24 mars [1848], vendredi matin, 9 h.

Bonjour, mon cher petit homme, bonjour, beau-jour et bonheur à toi et à tous les tiens. Je te remercie du fond de l’âme de ta bonne petite apparition d’hier au soir. Il y a des cas où une goutte d’eau est un bienfait, il y a des moments où une goutte d’amour est un trésor de joie. Je te remercie avec reconnaissance et adoration des quelques minutes de bonheur que tu m’as apportéesa hier. Je voudrais pouvoir les convertir pour toi en autant d’années de prospérité et de gloire.
Comment vas-tu, mon Victor adoré ? Es-tu moins tourmenté sur ton frère [1] et sur toutes les autres affaires qui te préoccupent et t’inquiètent dans l’avenir ? Mon impatience me fait espérer des choses impossibles en aussi peu de temps car ce ne sont pas quelques heures qui peuvent apporter un grand changement et beaucoup de sécurité à des circonstances aussi graves et aussi alarmantes que celles qui nous enveloppent de toutes parts depuis plus d’un mois [2].
Cher adoré, pardonne-moi de te parler politique. Dieu sait que c’est à mon corps défendant et qu’il faut que je sois bien poussée à bout pour me permettre ce sot passe-temps. J’aime mieux t’aimer et te baiser et ad vitam aeternam.
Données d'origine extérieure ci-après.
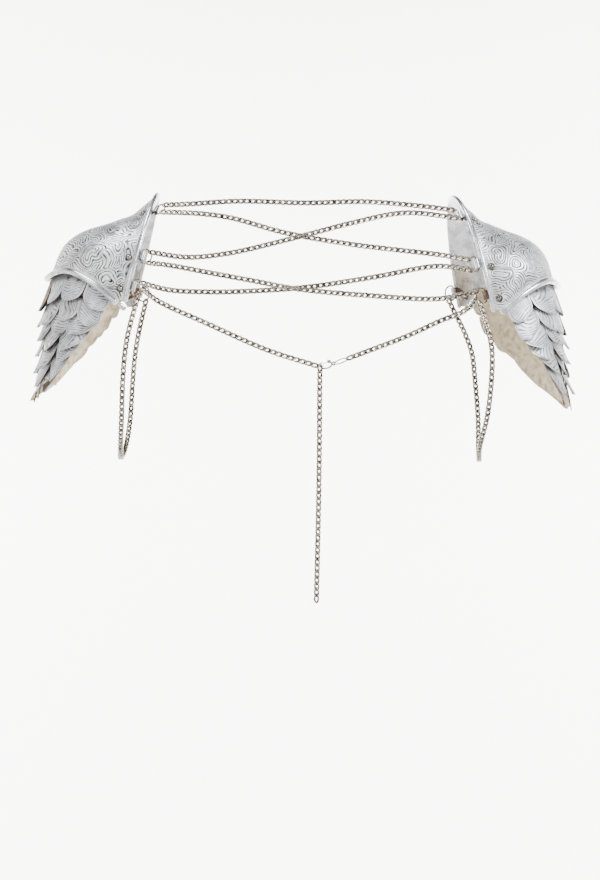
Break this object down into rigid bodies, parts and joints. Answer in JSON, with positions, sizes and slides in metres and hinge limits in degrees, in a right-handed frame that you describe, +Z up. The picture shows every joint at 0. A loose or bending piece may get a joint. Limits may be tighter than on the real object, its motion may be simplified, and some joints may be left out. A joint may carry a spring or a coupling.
{
  "type": "pair of leather pauldrons joined by chains",
  "caption": "Tooled silver leather shoulder caps with hanging feathers, joined by curb chains that cross the back and fasten with a lobster clasp.",
  "frame": {"origin": "midway between the shoulders, at the height and depth where the caps sit on them", "axes": "+X towards the wearer's right, +Y towards the wearer's front, +Z up"},
  "size_m": [0.4767, 0.1718, 0.3544],
  "materials": {
    "tooled_silver_leather": "silver foil, tooled and rubbed",
    "smooth_silver_rim": "smooth silver foil",
    "raw_brown_leather": "raw suede side",
    "nickel_plate": "bright nickel, worn"
  },
  "bodies": {
    "harness": {"left_cap": "tooled_silver_leather", "left_neck_rim": "smooth_silver_rim", "left_arm_rim": "smooth_silver_rim", "left_tail_backing": "raw_brown_leather", "left_feather_row_1": "tooled_silver_leather", "left_feather_row_2": "tooled_silver_leather", "left_feather_row_3": "tooled_silver_leather", "left_feather_row_4": "tooled_silver_leather", "left_feather_row_5": "tooled_silver_leather", "left_feather_row_6": "tooled_silver_leather", "left_feather_row_7": "tooled_silver_leather", "left_top_ring": "nickel_plate", "left_top_tab": "raw_brown_leather", "left_top_rivet": "nickel_plate", "left_mid_ring": "nickel_plate", "left_mid_tab": "raw_brown_leather", "left_mid_rivet": "nickel_plate", "left_low_ring": "nickel_plate", "left_low_tab": "raw_brown_leather", "left_low_rivet": "nickel_plate", "left_front_ring": "nickel_plate", "left_front_tab": "raw_brown_leather", "left_front_rivet": "nickel_plate", "right_cap": "tooled_silver_leather", "right_neck_rim": "smooth_silver_rim", "right_arm_rim": "smooth_silver_rim", "right_tail_backing": "raw_brown_leather", "right_feather_row_1": "tooled_silver_leather", "right_feather_row_2": "tooled_silver_leather", "right_feather_row_3": "tooled_silver_leather", "right_feather_row_4": "tooled_silver_leather", "right_feather_row_5": "tooled_silver_leather", "right_feather_row_6": "tooled_silver_leather", "right_feather_row_7": "tooled_silver_leather", "right_top_ring": "nickel_plate", "right_top_tab": "raw_brown_leather", "right_top_rivet": "nickel_plate", "right_mid_ring": "nickel_plate", "right_mid_tab": "raw_brown_leather", "right_mid_rivet": "nickel_plate", "right_low_ring": "nickel_plate", "right_low_tab": "raw_brown_leather", "right_low_rivet": "nickel_plate", "right_front_ring": "nickel_plate", "right_front_tab": "raw_brown_leather", "right_front_rivet": "nickel_plate", "top_chain": "nickel_plate", "upper_cross_chain_left": "nickel_plate", "upper_cross_chain_right": "nickel_plate", "lower_cross_chain_left": "nickel_plate", "lower_cross_chain_right": "nickel_plate", "clasp_chain_left": "nickel_plate", "clasp_chain_right": "nickel_plate", "extension_chain": "nickel_plate", "left_underarm_chain": "nickel_plate", "right_underarm_chain": "nickel_plate", "clasp_body": "nickel_plate", "jump_ring": "nickel_plate"},
    "clasp_lever": {"clasp_lever": "nickel_plate"}
  },
  "joints": [
    {"name": "clasp_lever_hinge", "type": "hinge", "parent": "harness", "child": "clasp_lever", "pos_m": [0.0212, -0.088, -0.11315], "axis": [0, -1, 0], "range_deg": [0, 25], "stiffness_Nm_per_rad": 0.002, "springref_deg": -20.05}
  ]
}
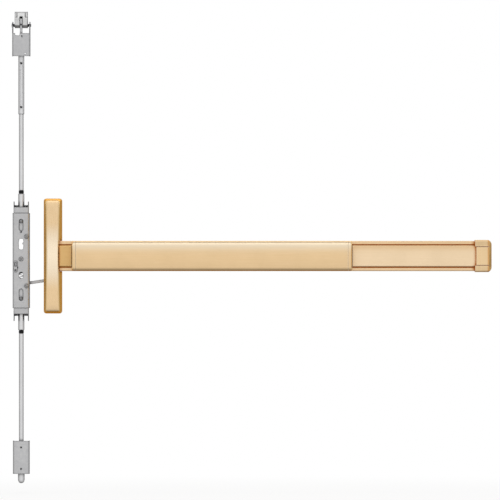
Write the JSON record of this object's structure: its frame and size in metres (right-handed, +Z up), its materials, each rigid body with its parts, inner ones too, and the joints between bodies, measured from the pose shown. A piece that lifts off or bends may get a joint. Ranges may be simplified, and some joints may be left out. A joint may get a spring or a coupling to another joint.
{
  "type": "vertical rod exit device",
  "caption": "Touch bar exit device with concealed vertical rods: pushing the bar turns the top latch bolt and lifts the bottom bolt.",
  "frame": {"origin": "on the door face, at the middle of the back of the touch bar channel's run", "axes": "+X along the touch bar away from the rods, +Y into the door, +Z up"},
  "size_m": [0.9591, 0.1089, 0.9441],
  "materials": {
    "satin_bronze": "fine brushed satin bronze, lightly lacquered",
    "zinc_steel": "dull zinc plated pressed steel",
    "black_steel": "black oxide",
    "spring_wire": "drawn spring wire"
  },
  "bodies": {
    "device": {"head_cover": "satin_bronze", "head_chassis": "zinc_steel", "chassis_screw_upper": "zinc_steel", "chassis_screw_lower": "zinc_steel", "bar_channel": "satin_bronze", "filler_neck": "satin_bronze", "filler_strip": "satin_bronze", "end_cap": "satin_bronze", "end_bracket": "zinc_steel", "bracket_screw_upper": "zinc_steel", "bracket_screw_lower": "zinc_steel", "crank_yoke_left": "zinc_steel", "crank_yoke_right": "zinc_steel", "crank_pin_left": "zinc_steel", "crank_pin_right": "zinc_steel", "head_pivot_post": "zinc_steel", "centre_case": "zinc_steel", "case_stud_upper": "zinc_steel", "case_stud_lower": "zinc_steel", "case_clip": "zinc_steel", "rocker_pivot": "zinc_steel", "spring_strap": "zinc_steel", "top_latch_case": "zinc_steel", "top_bolt_pin": "zinc_steel", "bottom_latch_case": "zinc_steel", "bottom_guide_upper": "zinc_steel", "bottom_guide_lower": "zinc_steel", "slide_spring": "spring_wire", "bottom_bolt_spring": "spring_wire"},
    "pad": {"touch_pad": "satin_bronze", "pad_end_left": "satin_bronze", "pad_end_right": "satin_bronze", "pad_rail": "zinc_steel", "pad_lug_left": "zinc_steel", "pad_lug_right": "zinc_steel"},
    "crank_left": {"bell_crank_left": "zinc_steel"},
    "crank_right": {"bell_crank_right": "zinc_steel"},
    "actuator": {"actuator_strip": "zinc_steel", "drive_block": "zinc_steel"},
    "lift_crank": {"head_crank": "zinc_steel"},
    "lower_train": {"lower_slide": "zinc_steel", "lower_slide_stud": "zinc_steel", "lower_cross_pin": "zinc_steel", "lower_sleeve": "zinc_steel", "lower_adjuster": "black_steel", "bottom_rod": "zinc_steel", "bottom_bolt": "zinc_steel"},
    "rocker_arm": {"rocker": "zinc_steel"},
    "upper_train": {"upper_slide": "zinc_steel", "upper_slide_stud": "zinc_steel", "upper_cross_pin": "zinc_steel", "upper_sleeve": "zinc_steel", "upper_adjuster": "black_steel", "top_rod": "zinc_steel", "top_rod_tube": "zinc_steel", "tube_pin_upper": "black_steel", "tube_pin_lower": "black_steel", "rod_head": "zinc_steel"},
    "bolt": {"top_bolt": "zinc_steel", "link_pin": "zinc_steel"}
  },
  "joints": [
    {"name": "pad_press", "type": "slide", "parent": "device", "child": "pad", "axis": [0, 1, 0], "range_m": [0, 0.015], "stiffness_N_per_m": 1500, "springref_m": -0.015},
    {"name": "crank_left_turn", "type": "hinge", "parent": "device", "child": "crank_left", "pos_m": [-0.32025, -0.03, 0], "axis": [0, 0, -1], "range_deg": [0, 44.05]},
    {"name": "crank_right_turn", "type": "hinge", "parent": "device", "child": "crank_right", "pos_m": [0.09775, -0.03, 0], "axis": [0, 0, -1], "range_deg": [0, 44.05]},
    {"name": "actuator_slide", "type": "slide", "parent": "device", "child": "actuator", "axis": [1, 0, 0], "range_m": [0, 0.015]},
    {"name": "head_crank_turn", "type": "hinge", "parent": "device", "child": "lift_crank", "pos_m": [-0.42895, 0.0215, -0.0467], "axis": [0, 1, 0], "range_deg": [0, 17.06]},
    {"name": "lower_lift", "type": "slide", "parent": "device", "child": "lower_train", "axis": [0, 0, 1], "range_m": [0, 0.015], "deforming": ["slide_spring", "bottom_bolt_spring"]},
    {"name": "rocker_turn", "type": "hinge", "parent": "device", "child": "rocker_arm", "pos_m": [-0.49325, 0.0145, -0.006], "axis": [0, 1, 0], "range_deg": [0, 77.36]},
    {"name": "upper_drop", "type": "slide", "parent": "device", "child": "upper_train", "axis": [0, 0, -1], "range_m": [0, 0.015]},
    {"name": "top_bolt_turn", "type": "hinge", "parent": "device", "child": "bolt", "pos_m": [-0.49325, 0.031, 0.462], "axis": [1, 0, 0], "range_deg": [0, 39.87]}
  ],
  "couplings": [
    {"joint": "crank_left_turn", "follows": "pad_press", "rad_per_m": 51.253},
    {"joint": "crank_right_turn", "follows": "pad_press", "rad_per_m": 51.253},
    {"joint": "actuator_slide", "follows": "pad_press", "ratio": 1},
    {"joint": "head_crank_turn", "follows": "pad_press", "rad_per_m": 19.852},
    {"joint": "lower_lift", "follows": "pad_press", "ratio": 1},
    {"joint": "rocker_turn", "follows": "pad_press", "rad_per_m": 90.017},
    {"joint": "upper_drop", "follows": "pad_press", "ratio": 1},
    {"joint": "top_bolt_turn", "follows": "pad_press", "rad_per_m": 46.384}
  ]
}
BnF, Mss, NAF 16366, f. 113-114
Transcription d’Anne Kieffer assistée de Florence Naugrette

a) « quelques minutes de bonheur que tu m’as apportés ».
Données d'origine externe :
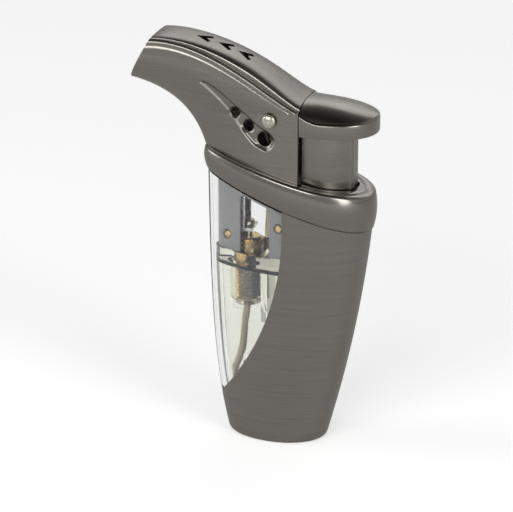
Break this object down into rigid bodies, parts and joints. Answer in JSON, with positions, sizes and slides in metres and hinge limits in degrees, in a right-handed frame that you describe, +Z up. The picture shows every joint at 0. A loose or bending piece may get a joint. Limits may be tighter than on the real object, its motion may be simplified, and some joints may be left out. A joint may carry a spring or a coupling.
{
  "type": "butane torch",
  "caption": "Pocket butane torch: oval tapering case with a clear fuel window, tilted collar, bent head with side vents, and a sprung thumb button.",
  "frame": {"origin": "middle of the flat base that the torch stands on", "axes": "+Z up through the case, -X the way the flame leaves, +Y across the torch's thickness"},
  "size_m": [0.0527, 0.0216, 0.088],
  "materials": {
    "brushed_gunmetal": "gunmetal plating over fine horizontal brushing, satin",
    "satin_gunmetal": "satin gunmetal plating",
    "polished_gunmetal": "polished dark gunmetal plating",
    "dark_plate": "dark satin plate",
    "clear_window": "clear moulded acrylic",
    "clear_tank": "clear moulded tank plastic",
    "clear_lid": "clear faintly amber moulded plastic",
    "black_rubber": "nitrile seal",
    "brass": "turned brass",
    "grey_frame": "grey moulded plastic",
    "black_plastic": "black moulded plastic",
    "black_wire": "insulated wire",
    "cream_tube": "cream flexible tube",
    "dark_fitting": "oxidised fitting",
    "bright_steel": "bright steel",
    "spring_steel": "spring wire",
    "heat_steel": "heat-tinted steel",
    "link_steel": "pressed steel strip",
    "white_plastic": "white moulded plastic",
    "ceramic_white": "glazed ceramic sleeve"
  },
  "bodies": {
    "torch": {"case_shell": "brushed_gunmetal", "window_lens": "clear_window", "base_plate": "dark_plate", "fuel_tank": "clear_tank", "tank_lid": "clear_lid", "lid_gasket": "black_rubber", "valve_body": "brass", "valve_locknut": "brass", "chassis": "grey_frame", "chassis_screws": "brass", "piezo_housing": "black_plastic", "piezo_terminal": "brass", "ignition_wire": "black_wire", "electrode": "bright_steel", "electrode_insulator": "ceramic_white", "gas_tube": "cream_tube", "tube_fitting": "dark_fitting", "feed_tube": "cream_tube", "regulator_body": "brass", "fill_valve_body": "brass", "fill_seal": "black_rubber", "fill_spring": "spring_steel", "burner_tube": "heat_steel", "burner_block": "brass", "jet_orifice": "brass", "flame_ring": "heat_steel", "burner_holder": "black_plastic", "collar": "polished_gunmetal", "head_shell": "brushed_gunmetal", "top_cover": "satin_gunmetal", "lever_pin": "bright_steel", "valve_spring": "spring_steel", "button_spring": "spring_steel"},
    "button": {"thumb_cap": "polished_gunmetal", "thumb_post": "brushed_gunmetal", "piezo_plunger": "white_plastic"},
    "lever": {"valve_lever": "link_steel"},
    "valve": {"valve_link": "link_steel", "valve_stem": "bright_steel"},
    "adjuster": {"adjuster_dial": "black_plastic"},
    "fill_valve": {"fill_stem": "bright_steel"}
  },
  "joints": [
    {"name": "button_press", "type": "slide", "parent": "torch", "child": "button", "axis": [0, 0, -1], "range_m": [0, 0.004], "stiffness_N_per_m": 600, "springref_m": -0.001, "deforming": ["button_spring"]},
    {"name": "lever_turn", "type": "hinge", "parent": "torch", "child": "lever", "pos_m": [-0.0003, 0, 0.0725], "axis": [0, 1, 0], "range_deg": [0, 19.2]},
    {"name": "valve_lift", "type": "slide", "parent": "torch", "child": "valve", "axis": [0, 0, 1], "range_m": [0, 0.0024], "deforming": ["valve_spring"]},
    {"name": "flame_adjust", "type": "hinge", "parent": "torch", "child": "adjuster", "pos_m": [-0.0046, 0, 0], "axis": [0, 0, -1], "range_deg": [-135, 135]},
    {"name": "fill_push", "type": "slide", "parent": "torch", "child": "fill_valve", "axis": [0, 0, 1], "range_m": [0, 0.001], "stiffness_N_per_m": 300, "springref_m": -0.001, "deforming": ["fill_spring"]}
  ],
  "couplings": [
    {"joint": "lever_turn", "follows": "button_press", "rad_per_m": 83.333},
    {"joint": "valve_lift", "follows": "button_press", "ratio": 0.58333}
  ]
}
24 mars [1848], vendredi, midi ¾ 

Je t’ai demandé ton heure hier, mon bien-aimé, parce que je voulais ne pas perdre une seule minute du temps que tu pourrais me donner aujourd’hui. Du reste ce que je vais faire chez Mme Tissard ce soir est très nécessaire car je manque de chemise au physiquea et au MORAL c’est-à-dire que je n’ai même pas de quoi remplacer la feuille de figuier de la mère Eve. Comme il faut que je gagne moi-même mes vingt-cinq sous par jour DIX HEURES de travail, il est important que je m’y prenne d’avance pour ne pas me trouver en toilette trop PROVISOIRE d’ici aux élections. Je vous assure que mon trousseau ne pourrait pas tenter la moins modeste des citoyennes de la République à moins qu’on ne change la devise de la susdite et qu’on yb apporte cette petite modification, liberté, NUDITÉ, égalité et pas de feuilles de vigne. Je continue mon petit commerce de RIZ, PAIN, SEL, [EAU  ?] MAIGRE et je vous assure qu’en somme ce n’est pas la MER À BOIRE. Je compte même me retirer sur la PÊCHE en EAU TROUBLE pour relever un peu mes finances qui sont aussi malades que celles de ce pauvre gouvernement provisoire. Je me forcerai à me faire des dons volontaires sur l’autel de MA PATRIE, je me ferai ACCEPTER du [9/00 ?] à 50 francs et du [5/00  ?] à [3 sous  ?] Toto fortune complètec pour Juju.

BnF, Mss, NAF 16366, f. 115-116
Transcription d’Anne Kieffer assistée de Florence Naugrette

a) « phisique ».
b) « qu’on n’y apporte ».
c) « complette ».

Notes

[1Cette allusion à Abel Hugo reste à élucider.

[2La Révolution de février 1848 a relancé brutalement les difficultés économiques dont souffrait la France depuis 1846. Les riches actionnaires, effrayés par l’agitation de la rue, ont cessé d’alimenter l’épargne nationale et ont retiré leurs fonds des banques, paralysant ainsi l’économie française.